# [Task brief]
From the data that follows, print exactly the lines starting at the one containing "Write the OpenSCAD" and ending at the one containing "seat_back = 21; // [0:1:40]"; include both of them and nothing more.

# [Data for the task]
::::

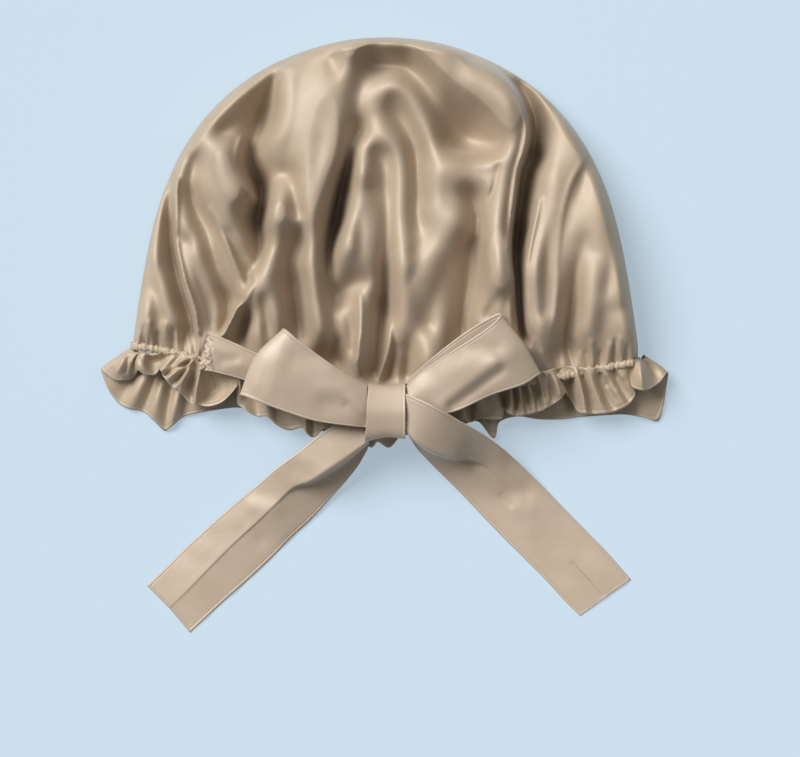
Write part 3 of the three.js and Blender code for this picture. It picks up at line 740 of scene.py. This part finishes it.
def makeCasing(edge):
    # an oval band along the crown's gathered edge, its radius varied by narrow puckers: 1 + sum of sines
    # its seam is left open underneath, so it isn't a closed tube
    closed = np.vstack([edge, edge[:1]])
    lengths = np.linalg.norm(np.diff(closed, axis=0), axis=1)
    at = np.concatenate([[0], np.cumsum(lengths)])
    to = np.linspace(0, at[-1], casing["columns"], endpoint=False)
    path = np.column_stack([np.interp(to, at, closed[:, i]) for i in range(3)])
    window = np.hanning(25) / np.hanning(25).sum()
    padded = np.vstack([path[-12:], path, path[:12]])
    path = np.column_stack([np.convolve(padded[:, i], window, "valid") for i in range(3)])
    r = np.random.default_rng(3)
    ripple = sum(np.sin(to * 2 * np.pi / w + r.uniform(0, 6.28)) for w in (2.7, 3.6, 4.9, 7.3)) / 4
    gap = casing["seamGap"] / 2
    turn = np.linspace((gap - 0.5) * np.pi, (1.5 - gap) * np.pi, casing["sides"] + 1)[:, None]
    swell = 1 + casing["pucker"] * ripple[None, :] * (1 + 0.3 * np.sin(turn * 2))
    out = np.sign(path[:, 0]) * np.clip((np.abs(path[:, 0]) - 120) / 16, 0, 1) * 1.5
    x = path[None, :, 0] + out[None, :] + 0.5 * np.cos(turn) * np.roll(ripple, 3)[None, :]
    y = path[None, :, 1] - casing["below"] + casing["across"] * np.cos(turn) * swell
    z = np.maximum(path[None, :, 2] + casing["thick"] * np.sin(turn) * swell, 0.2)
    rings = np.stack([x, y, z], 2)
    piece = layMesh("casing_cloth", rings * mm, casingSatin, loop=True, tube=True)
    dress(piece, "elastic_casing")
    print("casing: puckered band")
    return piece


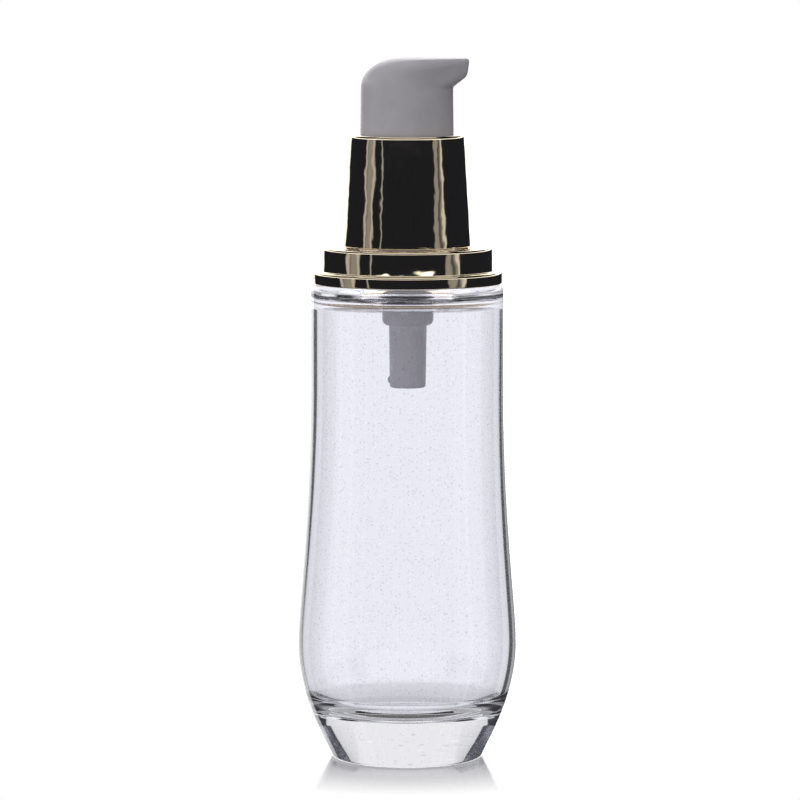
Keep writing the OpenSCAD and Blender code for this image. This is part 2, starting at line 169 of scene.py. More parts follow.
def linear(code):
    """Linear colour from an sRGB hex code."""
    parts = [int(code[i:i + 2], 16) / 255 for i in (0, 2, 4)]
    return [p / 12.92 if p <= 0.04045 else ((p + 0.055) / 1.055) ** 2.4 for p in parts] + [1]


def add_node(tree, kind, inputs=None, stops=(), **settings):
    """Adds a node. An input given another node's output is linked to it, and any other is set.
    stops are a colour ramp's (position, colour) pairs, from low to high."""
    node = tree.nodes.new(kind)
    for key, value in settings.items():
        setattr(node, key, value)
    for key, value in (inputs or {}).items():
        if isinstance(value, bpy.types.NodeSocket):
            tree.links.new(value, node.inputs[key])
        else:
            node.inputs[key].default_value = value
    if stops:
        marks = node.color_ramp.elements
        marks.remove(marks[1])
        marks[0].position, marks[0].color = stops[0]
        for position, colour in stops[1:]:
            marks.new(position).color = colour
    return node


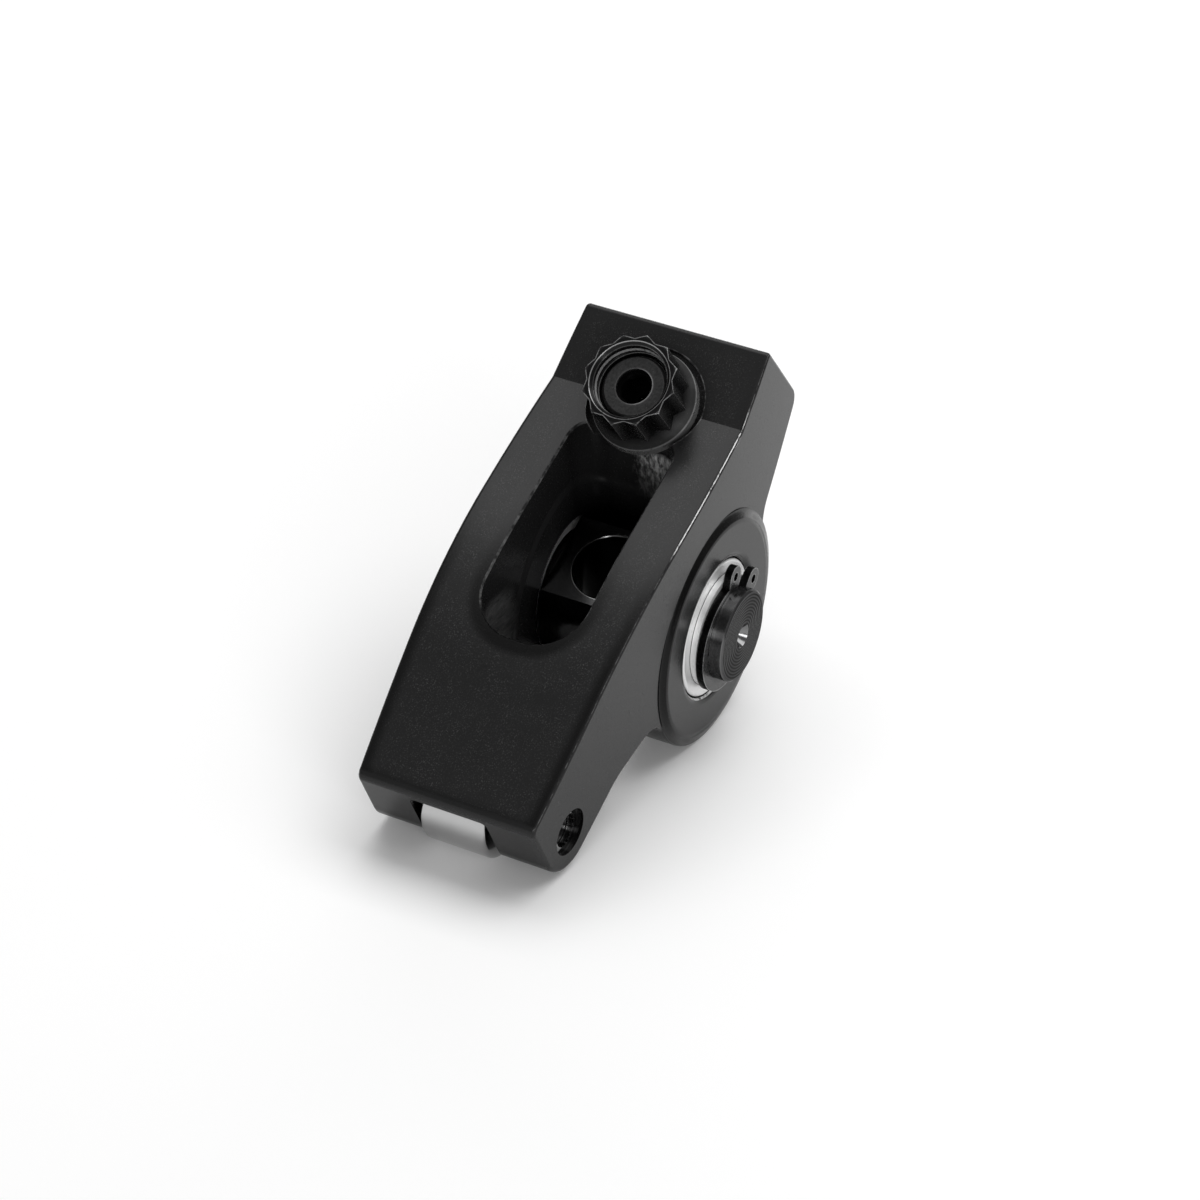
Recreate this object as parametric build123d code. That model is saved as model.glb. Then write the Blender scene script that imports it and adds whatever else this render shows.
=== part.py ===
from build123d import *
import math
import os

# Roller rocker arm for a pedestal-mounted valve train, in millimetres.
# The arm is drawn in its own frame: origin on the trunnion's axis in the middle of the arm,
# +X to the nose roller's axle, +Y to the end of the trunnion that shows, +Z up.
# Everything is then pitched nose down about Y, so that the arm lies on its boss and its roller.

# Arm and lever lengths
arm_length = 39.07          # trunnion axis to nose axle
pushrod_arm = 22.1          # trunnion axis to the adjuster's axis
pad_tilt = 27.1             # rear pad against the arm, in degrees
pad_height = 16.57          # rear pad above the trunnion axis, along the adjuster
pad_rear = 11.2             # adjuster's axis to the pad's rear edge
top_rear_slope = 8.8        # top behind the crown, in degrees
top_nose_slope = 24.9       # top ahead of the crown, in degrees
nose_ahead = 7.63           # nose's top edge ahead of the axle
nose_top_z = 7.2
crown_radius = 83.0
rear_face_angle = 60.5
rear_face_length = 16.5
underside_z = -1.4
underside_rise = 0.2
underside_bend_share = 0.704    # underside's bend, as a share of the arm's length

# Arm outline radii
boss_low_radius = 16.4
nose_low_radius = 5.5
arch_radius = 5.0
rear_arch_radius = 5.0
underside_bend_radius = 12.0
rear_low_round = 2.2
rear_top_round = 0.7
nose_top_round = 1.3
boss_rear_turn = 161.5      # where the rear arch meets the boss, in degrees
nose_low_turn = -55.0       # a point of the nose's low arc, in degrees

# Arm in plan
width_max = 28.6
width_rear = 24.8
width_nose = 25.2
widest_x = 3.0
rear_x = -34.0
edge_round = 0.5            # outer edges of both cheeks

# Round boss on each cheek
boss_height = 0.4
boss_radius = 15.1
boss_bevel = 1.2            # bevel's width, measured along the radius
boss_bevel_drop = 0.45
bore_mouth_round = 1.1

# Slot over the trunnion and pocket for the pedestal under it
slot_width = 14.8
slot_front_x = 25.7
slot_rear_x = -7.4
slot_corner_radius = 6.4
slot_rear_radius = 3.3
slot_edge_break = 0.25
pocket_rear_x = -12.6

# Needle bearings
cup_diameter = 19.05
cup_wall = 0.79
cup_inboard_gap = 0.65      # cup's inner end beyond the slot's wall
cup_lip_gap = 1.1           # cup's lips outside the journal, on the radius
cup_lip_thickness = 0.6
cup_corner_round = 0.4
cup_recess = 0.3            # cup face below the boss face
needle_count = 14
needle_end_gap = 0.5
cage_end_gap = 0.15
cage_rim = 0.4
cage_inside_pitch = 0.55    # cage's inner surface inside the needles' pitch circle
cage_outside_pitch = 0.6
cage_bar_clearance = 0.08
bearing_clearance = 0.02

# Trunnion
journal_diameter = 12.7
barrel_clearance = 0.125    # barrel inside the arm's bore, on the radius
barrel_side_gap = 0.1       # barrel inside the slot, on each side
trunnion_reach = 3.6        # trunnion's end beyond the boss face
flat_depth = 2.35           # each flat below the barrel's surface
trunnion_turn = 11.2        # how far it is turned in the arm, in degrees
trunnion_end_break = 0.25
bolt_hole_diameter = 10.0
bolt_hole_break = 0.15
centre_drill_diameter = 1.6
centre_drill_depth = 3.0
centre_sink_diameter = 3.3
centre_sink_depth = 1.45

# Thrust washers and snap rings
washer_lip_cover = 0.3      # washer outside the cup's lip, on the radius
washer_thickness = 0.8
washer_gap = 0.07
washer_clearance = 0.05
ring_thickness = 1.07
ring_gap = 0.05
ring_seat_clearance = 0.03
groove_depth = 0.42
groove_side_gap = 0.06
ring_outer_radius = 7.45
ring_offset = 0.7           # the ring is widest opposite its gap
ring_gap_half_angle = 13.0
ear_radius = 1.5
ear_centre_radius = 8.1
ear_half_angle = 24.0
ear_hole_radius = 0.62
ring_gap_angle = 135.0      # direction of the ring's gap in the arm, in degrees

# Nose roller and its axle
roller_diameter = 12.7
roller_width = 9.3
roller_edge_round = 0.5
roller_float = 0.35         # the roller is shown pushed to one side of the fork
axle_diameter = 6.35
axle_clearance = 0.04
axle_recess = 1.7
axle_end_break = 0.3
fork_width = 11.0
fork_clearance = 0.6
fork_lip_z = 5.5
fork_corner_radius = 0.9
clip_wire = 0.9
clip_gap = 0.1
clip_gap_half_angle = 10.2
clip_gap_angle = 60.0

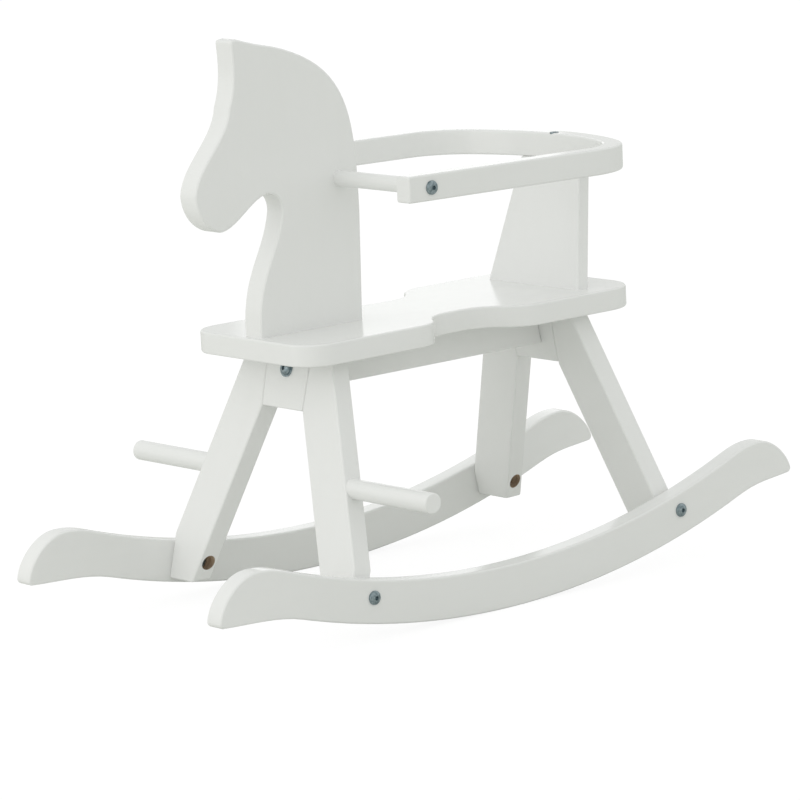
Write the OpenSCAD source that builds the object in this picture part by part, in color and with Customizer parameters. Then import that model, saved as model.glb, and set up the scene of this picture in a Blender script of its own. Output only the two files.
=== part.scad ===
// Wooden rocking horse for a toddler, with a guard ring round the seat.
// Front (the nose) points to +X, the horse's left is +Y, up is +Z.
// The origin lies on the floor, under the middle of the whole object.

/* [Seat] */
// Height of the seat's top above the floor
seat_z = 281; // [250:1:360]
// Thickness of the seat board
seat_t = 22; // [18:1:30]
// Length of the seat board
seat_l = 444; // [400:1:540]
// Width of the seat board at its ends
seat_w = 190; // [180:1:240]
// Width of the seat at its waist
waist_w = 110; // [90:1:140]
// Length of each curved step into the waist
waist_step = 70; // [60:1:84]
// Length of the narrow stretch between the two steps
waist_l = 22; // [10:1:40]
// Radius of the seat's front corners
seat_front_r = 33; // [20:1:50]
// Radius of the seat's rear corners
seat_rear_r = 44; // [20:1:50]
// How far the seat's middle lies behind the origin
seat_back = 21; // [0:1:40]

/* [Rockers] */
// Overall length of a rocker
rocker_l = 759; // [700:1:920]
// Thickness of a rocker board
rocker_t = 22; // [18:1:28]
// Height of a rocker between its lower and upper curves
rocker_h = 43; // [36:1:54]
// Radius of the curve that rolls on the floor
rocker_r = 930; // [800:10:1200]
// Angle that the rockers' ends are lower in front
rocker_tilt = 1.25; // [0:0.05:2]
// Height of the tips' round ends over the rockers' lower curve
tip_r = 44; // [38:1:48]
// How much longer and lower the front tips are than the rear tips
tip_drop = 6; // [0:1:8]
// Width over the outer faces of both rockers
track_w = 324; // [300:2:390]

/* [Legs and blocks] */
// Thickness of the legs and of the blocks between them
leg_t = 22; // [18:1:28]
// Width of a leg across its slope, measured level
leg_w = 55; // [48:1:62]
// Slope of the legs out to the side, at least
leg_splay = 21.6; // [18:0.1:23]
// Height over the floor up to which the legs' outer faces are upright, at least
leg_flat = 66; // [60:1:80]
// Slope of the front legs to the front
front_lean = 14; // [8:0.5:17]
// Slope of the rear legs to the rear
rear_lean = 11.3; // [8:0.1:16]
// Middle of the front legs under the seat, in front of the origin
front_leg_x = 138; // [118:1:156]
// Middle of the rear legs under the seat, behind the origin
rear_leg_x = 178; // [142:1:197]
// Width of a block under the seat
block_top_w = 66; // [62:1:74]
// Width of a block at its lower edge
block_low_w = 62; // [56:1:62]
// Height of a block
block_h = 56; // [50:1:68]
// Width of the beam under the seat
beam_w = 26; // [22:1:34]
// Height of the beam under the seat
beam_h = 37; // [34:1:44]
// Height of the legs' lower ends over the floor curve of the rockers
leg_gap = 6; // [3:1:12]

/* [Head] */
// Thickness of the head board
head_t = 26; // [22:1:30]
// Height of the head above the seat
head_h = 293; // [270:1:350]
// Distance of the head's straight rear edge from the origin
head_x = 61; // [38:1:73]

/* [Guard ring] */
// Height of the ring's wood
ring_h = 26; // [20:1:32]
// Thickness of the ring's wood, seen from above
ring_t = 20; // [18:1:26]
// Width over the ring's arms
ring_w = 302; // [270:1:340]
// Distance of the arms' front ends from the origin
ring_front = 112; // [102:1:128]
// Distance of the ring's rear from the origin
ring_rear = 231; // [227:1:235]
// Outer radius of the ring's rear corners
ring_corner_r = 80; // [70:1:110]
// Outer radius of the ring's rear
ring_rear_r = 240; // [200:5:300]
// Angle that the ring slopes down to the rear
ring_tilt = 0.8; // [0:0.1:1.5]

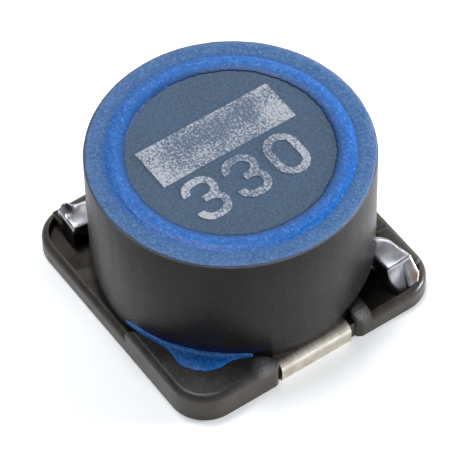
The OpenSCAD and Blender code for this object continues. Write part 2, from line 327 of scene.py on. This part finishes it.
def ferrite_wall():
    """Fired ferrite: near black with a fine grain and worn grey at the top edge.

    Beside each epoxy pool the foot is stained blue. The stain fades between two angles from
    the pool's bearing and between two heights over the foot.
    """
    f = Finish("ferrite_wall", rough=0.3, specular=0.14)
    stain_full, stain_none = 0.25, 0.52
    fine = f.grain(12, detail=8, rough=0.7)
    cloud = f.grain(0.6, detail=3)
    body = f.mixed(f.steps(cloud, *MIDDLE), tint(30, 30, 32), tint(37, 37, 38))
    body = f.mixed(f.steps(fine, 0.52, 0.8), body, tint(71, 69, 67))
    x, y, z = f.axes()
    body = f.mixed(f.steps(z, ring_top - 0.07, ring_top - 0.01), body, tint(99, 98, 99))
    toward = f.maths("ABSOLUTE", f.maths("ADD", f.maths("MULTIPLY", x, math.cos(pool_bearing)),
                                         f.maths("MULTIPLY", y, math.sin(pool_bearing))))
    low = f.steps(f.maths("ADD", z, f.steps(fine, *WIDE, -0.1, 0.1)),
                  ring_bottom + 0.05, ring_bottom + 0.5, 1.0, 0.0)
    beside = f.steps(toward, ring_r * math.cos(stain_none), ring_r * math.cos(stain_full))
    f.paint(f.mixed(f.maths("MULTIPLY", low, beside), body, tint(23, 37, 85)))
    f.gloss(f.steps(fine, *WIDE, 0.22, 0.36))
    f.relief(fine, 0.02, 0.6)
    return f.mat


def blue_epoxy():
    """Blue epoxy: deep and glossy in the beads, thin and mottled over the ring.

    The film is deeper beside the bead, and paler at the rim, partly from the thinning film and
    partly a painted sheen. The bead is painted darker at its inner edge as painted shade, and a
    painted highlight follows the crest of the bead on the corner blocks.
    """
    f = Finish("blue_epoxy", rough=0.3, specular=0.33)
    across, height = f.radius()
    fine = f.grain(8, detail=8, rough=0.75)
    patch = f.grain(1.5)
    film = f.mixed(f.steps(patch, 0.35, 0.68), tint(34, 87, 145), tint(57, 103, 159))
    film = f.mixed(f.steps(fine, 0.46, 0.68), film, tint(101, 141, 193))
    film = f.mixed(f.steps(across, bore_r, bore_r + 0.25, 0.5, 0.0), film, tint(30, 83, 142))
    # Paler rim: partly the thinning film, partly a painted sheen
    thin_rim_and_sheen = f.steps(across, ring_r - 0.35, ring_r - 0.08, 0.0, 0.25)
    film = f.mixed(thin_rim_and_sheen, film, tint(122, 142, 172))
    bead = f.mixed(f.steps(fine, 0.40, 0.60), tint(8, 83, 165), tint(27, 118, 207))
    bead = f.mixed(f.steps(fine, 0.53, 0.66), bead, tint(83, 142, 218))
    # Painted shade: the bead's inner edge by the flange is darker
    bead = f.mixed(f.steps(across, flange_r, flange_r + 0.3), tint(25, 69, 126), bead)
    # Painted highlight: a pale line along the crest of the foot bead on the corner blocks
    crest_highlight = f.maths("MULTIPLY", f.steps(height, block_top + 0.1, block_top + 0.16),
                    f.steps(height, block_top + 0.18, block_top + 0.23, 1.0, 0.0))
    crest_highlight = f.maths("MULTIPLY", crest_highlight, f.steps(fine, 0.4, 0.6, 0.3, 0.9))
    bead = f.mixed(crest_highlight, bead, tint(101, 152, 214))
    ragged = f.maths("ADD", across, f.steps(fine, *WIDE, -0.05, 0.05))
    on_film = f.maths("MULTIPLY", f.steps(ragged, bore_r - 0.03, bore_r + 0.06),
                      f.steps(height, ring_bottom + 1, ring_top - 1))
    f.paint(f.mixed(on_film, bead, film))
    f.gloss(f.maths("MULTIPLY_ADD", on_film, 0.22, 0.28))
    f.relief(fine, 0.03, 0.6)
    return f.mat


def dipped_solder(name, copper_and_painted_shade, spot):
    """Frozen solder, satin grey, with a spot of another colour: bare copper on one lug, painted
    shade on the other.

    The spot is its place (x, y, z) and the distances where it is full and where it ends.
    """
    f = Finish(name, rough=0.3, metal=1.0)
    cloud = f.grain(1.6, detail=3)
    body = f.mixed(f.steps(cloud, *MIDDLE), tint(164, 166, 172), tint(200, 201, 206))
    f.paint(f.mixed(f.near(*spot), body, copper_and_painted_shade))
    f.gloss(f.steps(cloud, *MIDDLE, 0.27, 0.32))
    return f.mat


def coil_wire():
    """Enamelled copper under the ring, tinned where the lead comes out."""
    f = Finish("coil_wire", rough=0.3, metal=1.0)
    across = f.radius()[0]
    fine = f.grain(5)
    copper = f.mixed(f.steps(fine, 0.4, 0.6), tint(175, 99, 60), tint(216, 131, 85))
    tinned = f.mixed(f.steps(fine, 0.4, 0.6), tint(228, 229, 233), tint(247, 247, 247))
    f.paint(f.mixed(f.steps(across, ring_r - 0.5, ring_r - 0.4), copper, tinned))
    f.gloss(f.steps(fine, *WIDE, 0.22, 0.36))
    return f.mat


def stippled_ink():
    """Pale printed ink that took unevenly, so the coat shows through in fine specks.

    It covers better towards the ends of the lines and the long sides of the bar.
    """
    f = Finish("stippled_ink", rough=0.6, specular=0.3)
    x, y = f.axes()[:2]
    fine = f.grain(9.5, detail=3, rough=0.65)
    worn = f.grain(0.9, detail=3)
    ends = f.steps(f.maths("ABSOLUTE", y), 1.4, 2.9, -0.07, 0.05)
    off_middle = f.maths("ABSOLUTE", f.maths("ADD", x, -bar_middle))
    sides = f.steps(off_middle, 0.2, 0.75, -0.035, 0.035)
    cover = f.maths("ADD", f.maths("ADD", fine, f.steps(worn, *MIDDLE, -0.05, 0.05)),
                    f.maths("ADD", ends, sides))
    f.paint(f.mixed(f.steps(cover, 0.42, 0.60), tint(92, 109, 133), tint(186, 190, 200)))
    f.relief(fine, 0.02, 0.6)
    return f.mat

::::

# [Response to the exercise]
Write the OpenSCAD source that builds the object in this picture part by part, in color and with Customizer parameters. Then import that model, saved as model.glb, and set up the scene of this picture in a Blender script of its own. Output only the two files.
=== part.scad ===
// Wooden rocking horse for a toddler, with a guard ring round the seat.
// Front (the nose) points to +X, the horse's left is +Y, up is +Z.
// The origin lies on the floor, under the middle of the whole object.

/* [Seat] */
// Height of the seat's top above the floor
seat_z = 281; // [250:1:360]
// Thickness of the seat board
seat_t = 22; // [18:1:30]
// Length of the seat board
seat_l = 444; // [400:1:540]
// Width of the seat board at its ends
seat_w = 190; // [180:1:240]
// Width of the seat at its waist
waist_w = 110; // [90:1:140]
// Length of each curved step into the waist
waist_step = 70; // [60:1:84]
// Length of the narrow stretch between the two steps
waist_l = 22; // [10:1:40]
// Radius of the seat's front corners
seat_front_r = 33; // [20:1:50]
// Radius of the seat's rear corners
seat_rear_r = 44; // [20:1:50]
// How far the seat's middle lies behind the origin
seat_back = 21; // [0:1:40]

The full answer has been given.